Com o dinheiro que sobrava comprou muitas áreas de terras, fazendas e terrenos que conseguiu manter e  deixar para os herdeiros. J.J. faleceu aos 85 anos em 1988.
O  grande impulso da fortuna atual dos Abdallas, já agora com  os descendentes de Jose João Abdalla, felecido em 1988 e de seu irmão Antonio João Abdalla,  beneficiou respectivamente  Juca e Tony Abdalla,  herdeiros de  uma área de cerca de 700.000 metros quadrados ao lado da Marginal Pinheiros que antes da existência das avenidas não valia muita coisa, o terreno era usado como lixão.  A área foi desapropriada pelo governo do Estado para construção de um parque, o que todos aplaudiram  e após reviravoltas judiciais foi acertado um acordo com o Governador Quercia por um valol que não tinha relação com o valor real,  o Estado pagando  cerca de  R$ 2,8  bilhões, nos quais  se adicionaram R$300 milhões de juros moratórios, apesar  de não haver qualquer atraso nos pagamentos. Como era para fazer um parque, destino nobre, o aspecto do valor exagerado passou batido por todos os poderes do Estado, um terreno baldio cheio de lixo pelo equivalente a 1 bilhão e 300 milhões de dólares, por esse critério, o parque do Ibirapuera, muito maior e muito mais bem localizado deveria valer 10 bilhões de dólares, mais que o Central Park de Nova York.

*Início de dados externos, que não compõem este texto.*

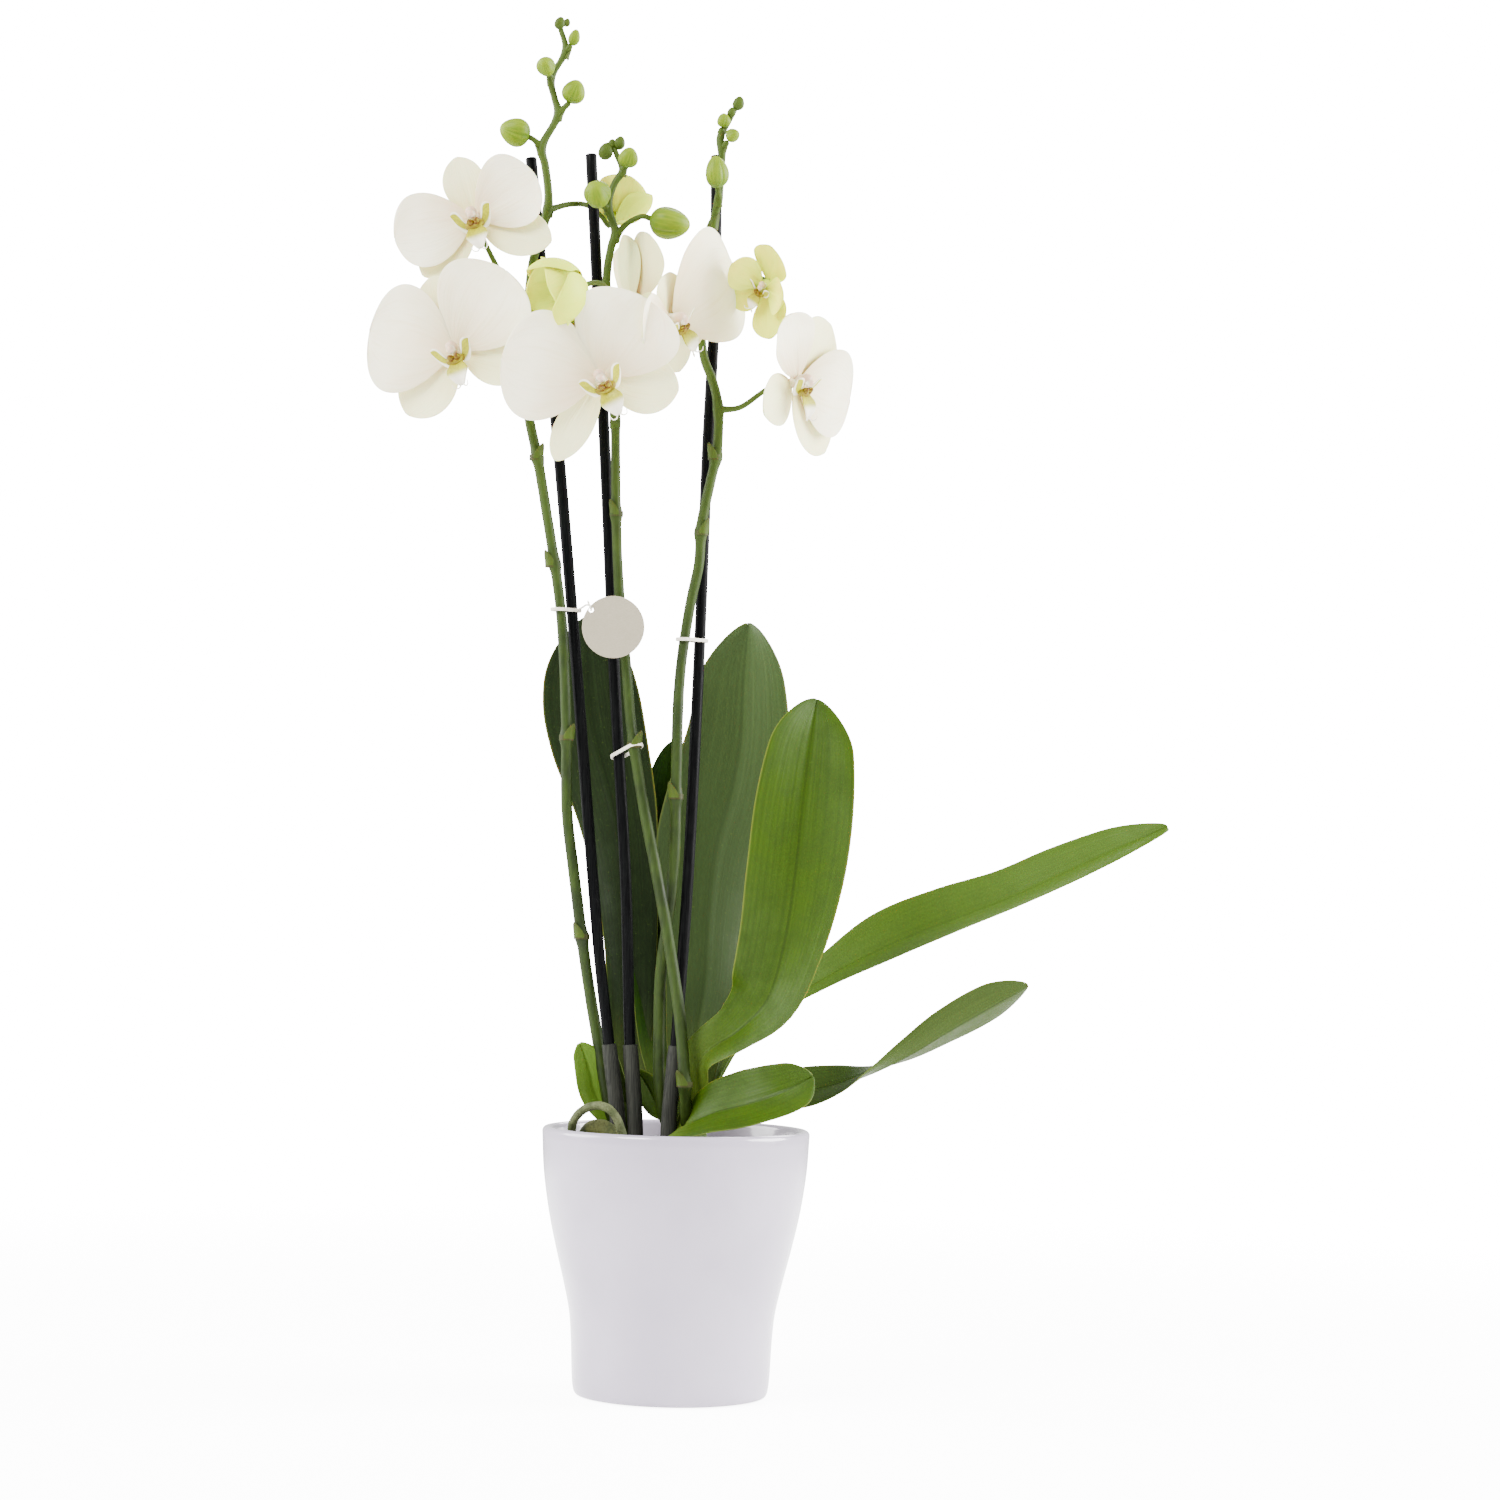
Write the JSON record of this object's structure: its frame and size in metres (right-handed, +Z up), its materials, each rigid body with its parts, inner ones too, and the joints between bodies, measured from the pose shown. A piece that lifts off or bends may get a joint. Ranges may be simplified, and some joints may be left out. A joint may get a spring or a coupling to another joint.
{
  "type": "potted orchid",
  "caption": "Moth orchid with white flowers, buds and broad leaves on staked stems, standing in a tapered white glazed cover pot, with a round blank tag.",
  "frame": {"origin": "centre of the cover pot's flat underside", "axes": "+Z up along the plant, +X to the right and +Y away from the side that is looked at, where the long leaves reach to +X"},
  "size_m": [0.4204, 0.139, 0.7082],
  "materials": {
    "white_glaze": "gloss",
    "clear_plastic": "gloss",
    "bark": "matte",
    "black_plastic": "satin",
    "grey_plastic": "satin",
    "cream_plastic": "matte",
    "tag_card": "matte",
    "crown_green": "satin",
    "leaf_dark": "satin",
    "leaf_grey_green": "satin",
    "leaf_bright": "satin",
    "leaf_deep": "satin",
    "leaf_pale": "satin",
    "stem_green": "satin",
    "petal_white": "matte",
    "petal_green": "matte",
    "lip_yellow": "satin",
    "bud_green": "satin",
    "root_silver": "matte",
    "root_green": "matte"
  },
  "bodies": {
    "root": {"ceramic_pot": "white_glaze", "nursery_pot": "clear_plastic", "bark_medium": "bark", "stake_left": "black_plastic", "stake_foot_left": "grey_plastic", "stake_middle": "black_plastic", "stake_foot_middle": "grey_plastic", "stake_right": "black_plastic", "stake_foot_right": "grey_plastic", "crown_left": "crown_green", "crown_right": "crown_green", "stem_left": "stem_green", "stem_middle": "stem_green", "stem_right": "stem_green", "root_arch": "root_silver", "root_mass": "root_green", "leaf_1": "leaf_dark", "leaf_2": "leaf_grey_green", "leaf_3": "leaf_bright", "leaf_4": "leaf_deep", "leaf_5": "leaf_bright", "leaf_6": "leaf_pale", "leaf_7": "leaf_bright", "leaf_8": "leaf_bright", "leaf_9": "leaf_bright", "leaf_10": "leaf_bright", "bud_left_1": "bud_green", "bud_left_2": "bud_green", "bud_left_3": "bud_green", "bud_left_4": "bud_green", "bud_middle_1": "bud_green", "bud_middle_2": "bud_green", "bud_middle_3": "bud_green", "bud_right_1": "bud_green", "bud_right_2": "bud_green", "bud_right_3": "bud_green", "flower_a": "petal_white", "lip_a": "lip_yellow", "flower_b": "petal_white", "lip_b": "lip_yellow", "flower_c": "petal_green", "flower_d": "petal_white", "lip_d": "lip_yellow", "flower_e": "petal_white", "lip_e": "lip_yellow", "flower_f": "petal_green", "lip_f": "lip_yellow", "flower_g": "petal_white", "lip_g": "lip_yellow", "flower_h": "petal_green", "flower_i": "petal_white", "tie_left": "cream_plastic", "tie_middle": "cream_plastic", "tie_right": "cream_plastic", "tag": "tag_card", "tag_string": "cream_plastic"}
  },
  "joints": []
}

A área estava em nome de uma empresa do grupo, a S.A.Central de Imoveis e Construções.
Juca  ficou com 70% e Tony com 30%. Juca fundou o Banco Classico e passou a gerir  sua fortuna recebida do Estado, R$1,4 bilhão , na época 700 milhões de dólares. O Banco Classico só tem um depositante, o próprio dono e passou a investir em títulos do Tesouro e  ações de alta liquidez, hoje detém 12,5% da Eletrobras e partipações altas na Petrobras, Bale e CEMIG, uma carteira avaliada em R$ 6 bilhões. Juca Abdalla tentou ser suplente de Senador por Roraima mas sua candidata (Teresa Jucá) não foi eleita, apesar do farto apoio de Jucá.
Tony Abdalla, o primo menos rico, comprou um jato Gulfstream, o mais caro do mundo na sua categoria, para 19 passageiros, mais outro jatinho menor, tem 15 automóveis de luxo, a única agência de carros Bentley no Brasi e perfil de playboy nas colunas sociais.
Com todo esse roteiro de eventos espetaculares que parecem sair de um romance, chega-se à privatização da Eletrobras com personagens saídos de uma coleção de jornais antigos, uma lembrança de que a historia politica do Brasil tem práticas seculares.
A caixinha de Adhemar rendeu frutos ao longo da História, parte dela está na Eletrobrás, se beneficiando de uma privatização que a mídia neoliberal elogia como coisa moderna, moderna como a “caixinha” do Adhemar dos anos 40 e como os aventureiros que ela enriqueceu a pairar como almas penadas sobre nossa realidade politica e econômica.